Tale concezione, più attenta alla conservazione dei ruoli sociali che di quelli di genere, è testimoniata dalla Lex Scantinia del 149 a.C. di cui Svetonio, Giovenale e Prudenzio ci informano nei loro scritti: l’uomo veniva condannato nel caso di rapporti sessuali con ragazzini in giovane età, ma anche se in una relazione carnale il soggetto assumeva ruolo passivo. La multa poteva arrivare fino a 10 mila sesterzi.

Comprendiamo così, da questi pochissimi esempi, come gli antichi romani in generale, i pompeiani men che meno, non conoscessero affatto la distinzione o la discriminazione basata sull’orientamento sessuale o sull’identità di genere: il rapporto con persone dello stesso sesso era avvertito come assolutamente normale e naturale, purché rientrasse in alcuni parametri stabiliti per conservare l’ordinamento sociale. Era consuetudine assai diffusa che un uomo intrattenesse una relazione con persone dello stesso sesso, anche fuori dal matrimonio, purché il “ruolo” ricoperto da quella persona fosse “attivo” e che l’amante detenesse uno status sociale inferiore.

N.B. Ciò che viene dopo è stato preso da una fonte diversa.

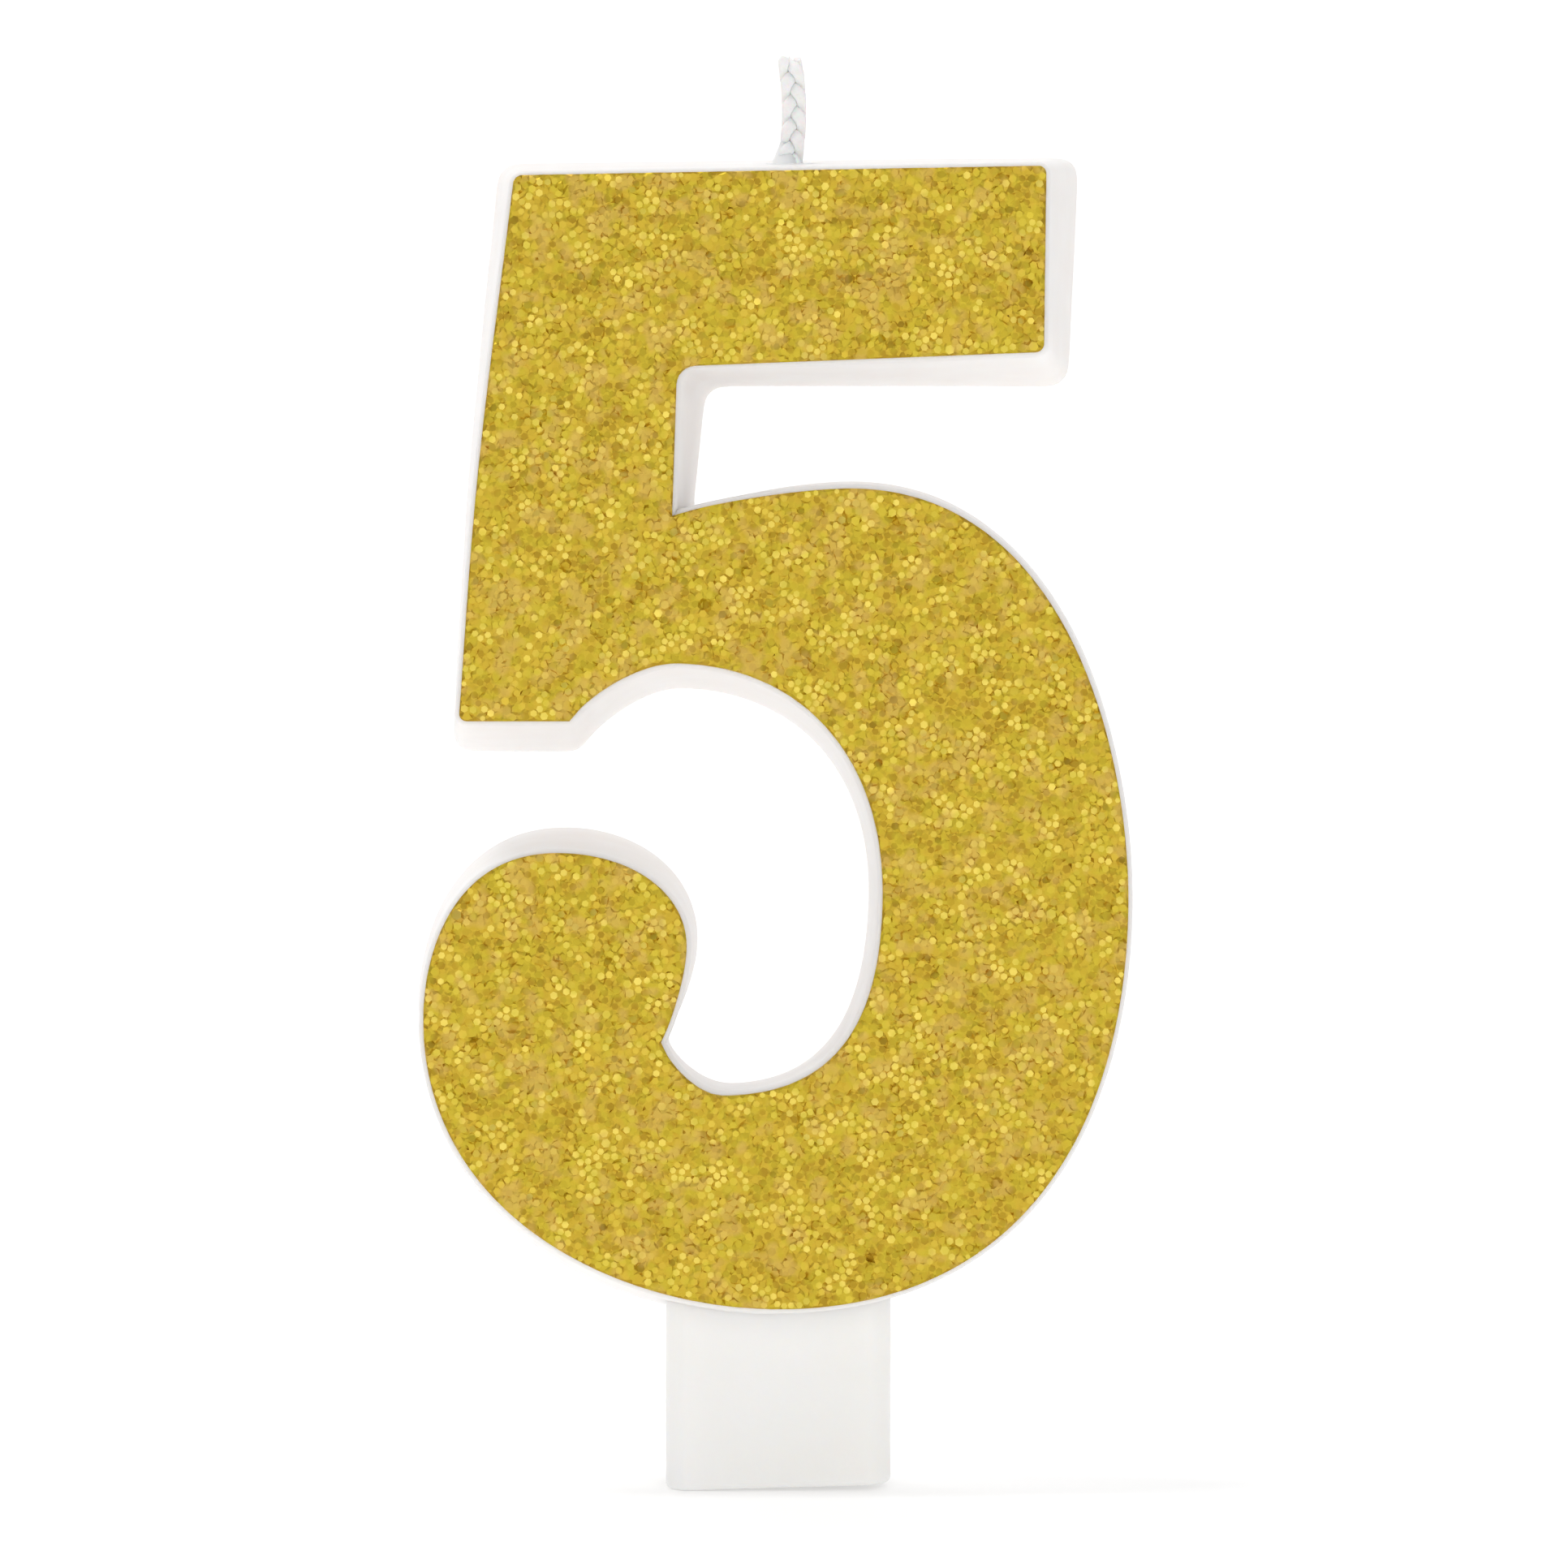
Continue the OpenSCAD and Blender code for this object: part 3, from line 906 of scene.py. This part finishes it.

Da Cesare ad Adriano, gli amori degli imperatori

Le pratiche omosessuali erano molto frequenti anche fra gli uomini di potere: Giulio Cesare è forse il più famoso bisessuale della storia, chiamato scherzosamente da Cicerone “marito di tutte le mogli e la moglie di tutti i mariti” e “regina di Bitinia”, a causa della lunga relazione intrattenuta con il re di Bitinia Nicomede IV. Alla lunga lista si aggiungono Ottaviano Augusto, Tiberio, Caligola e Nerone, il quale avrebbe addirittura sposato un uomo di nome Pitagora.

Ma è sicuramente quella fra Adriano e Antinoo la storia più particolare e significativa dell’antichità: l’imperatore ebbe una relazione lunga anni con il giovane liberto che molto probabilmente andava al di là della semplice attrazione sessuale. Dopo la morte del compagno, avvenuta prematuramente e in circostanze poco chiare, Adriano diffuse un vero e proprio culto religioso in onore di Antinoo, fondando una città in suo onore e venerandolo come un dio.